» **Goal**: Reproduce each line that includes the word "parts".

» **Data block**:
□ □ □
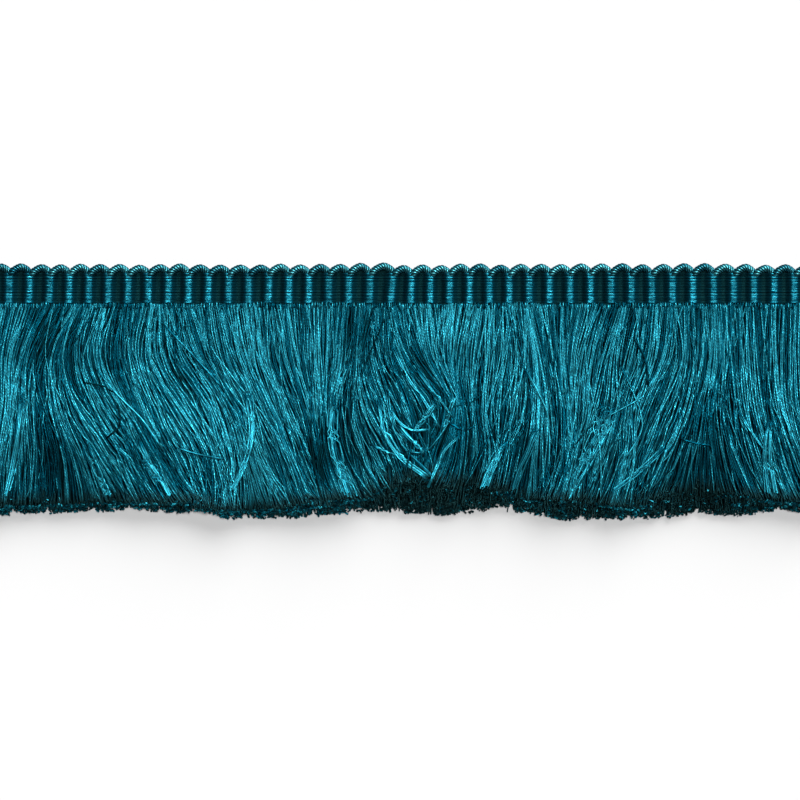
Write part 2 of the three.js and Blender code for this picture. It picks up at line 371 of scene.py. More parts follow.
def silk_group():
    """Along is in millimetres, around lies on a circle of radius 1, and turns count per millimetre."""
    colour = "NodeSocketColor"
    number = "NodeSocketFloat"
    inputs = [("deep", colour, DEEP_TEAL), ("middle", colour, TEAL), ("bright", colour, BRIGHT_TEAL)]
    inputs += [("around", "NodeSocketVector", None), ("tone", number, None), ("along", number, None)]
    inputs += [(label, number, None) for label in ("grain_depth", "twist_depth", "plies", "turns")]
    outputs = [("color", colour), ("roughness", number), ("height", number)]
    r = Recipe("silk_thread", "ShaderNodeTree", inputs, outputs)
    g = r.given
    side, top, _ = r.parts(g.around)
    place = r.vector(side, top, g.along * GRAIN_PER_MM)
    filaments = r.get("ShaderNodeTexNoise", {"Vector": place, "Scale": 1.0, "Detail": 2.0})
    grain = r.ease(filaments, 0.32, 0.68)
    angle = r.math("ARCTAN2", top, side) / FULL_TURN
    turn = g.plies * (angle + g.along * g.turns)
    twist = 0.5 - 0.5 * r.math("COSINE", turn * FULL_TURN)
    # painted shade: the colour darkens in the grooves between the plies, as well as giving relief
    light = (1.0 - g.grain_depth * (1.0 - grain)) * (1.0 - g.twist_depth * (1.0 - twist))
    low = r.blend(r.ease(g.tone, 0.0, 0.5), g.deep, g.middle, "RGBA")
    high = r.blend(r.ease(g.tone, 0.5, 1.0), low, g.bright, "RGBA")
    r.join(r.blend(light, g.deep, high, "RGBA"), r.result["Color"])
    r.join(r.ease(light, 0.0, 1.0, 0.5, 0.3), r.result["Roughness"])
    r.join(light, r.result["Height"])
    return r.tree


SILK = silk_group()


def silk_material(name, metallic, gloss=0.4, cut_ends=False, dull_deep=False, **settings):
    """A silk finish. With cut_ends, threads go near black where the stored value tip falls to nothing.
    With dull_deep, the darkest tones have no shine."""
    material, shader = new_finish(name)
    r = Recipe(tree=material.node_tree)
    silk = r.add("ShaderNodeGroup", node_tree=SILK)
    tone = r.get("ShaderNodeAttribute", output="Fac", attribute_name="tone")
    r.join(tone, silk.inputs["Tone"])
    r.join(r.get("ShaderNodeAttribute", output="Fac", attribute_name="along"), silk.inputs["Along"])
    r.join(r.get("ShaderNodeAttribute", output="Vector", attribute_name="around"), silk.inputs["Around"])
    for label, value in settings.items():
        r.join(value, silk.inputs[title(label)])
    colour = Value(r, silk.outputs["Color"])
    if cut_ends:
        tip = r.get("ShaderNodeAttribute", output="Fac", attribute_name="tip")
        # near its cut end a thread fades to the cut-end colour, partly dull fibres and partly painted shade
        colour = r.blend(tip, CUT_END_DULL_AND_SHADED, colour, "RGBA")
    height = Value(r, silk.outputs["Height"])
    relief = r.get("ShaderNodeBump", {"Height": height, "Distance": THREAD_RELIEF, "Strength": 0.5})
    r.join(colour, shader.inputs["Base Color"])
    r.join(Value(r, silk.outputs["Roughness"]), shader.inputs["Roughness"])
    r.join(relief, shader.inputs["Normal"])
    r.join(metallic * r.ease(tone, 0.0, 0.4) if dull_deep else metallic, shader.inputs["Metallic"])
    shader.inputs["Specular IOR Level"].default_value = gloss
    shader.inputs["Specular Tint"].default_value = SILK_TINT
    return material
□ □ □
» **The output**:
Write part 2 of the three.js and Blender code for this picture. It picks up at line 371 of scene.py. More parts follow.
    side, top, _ = r.parts(g.around)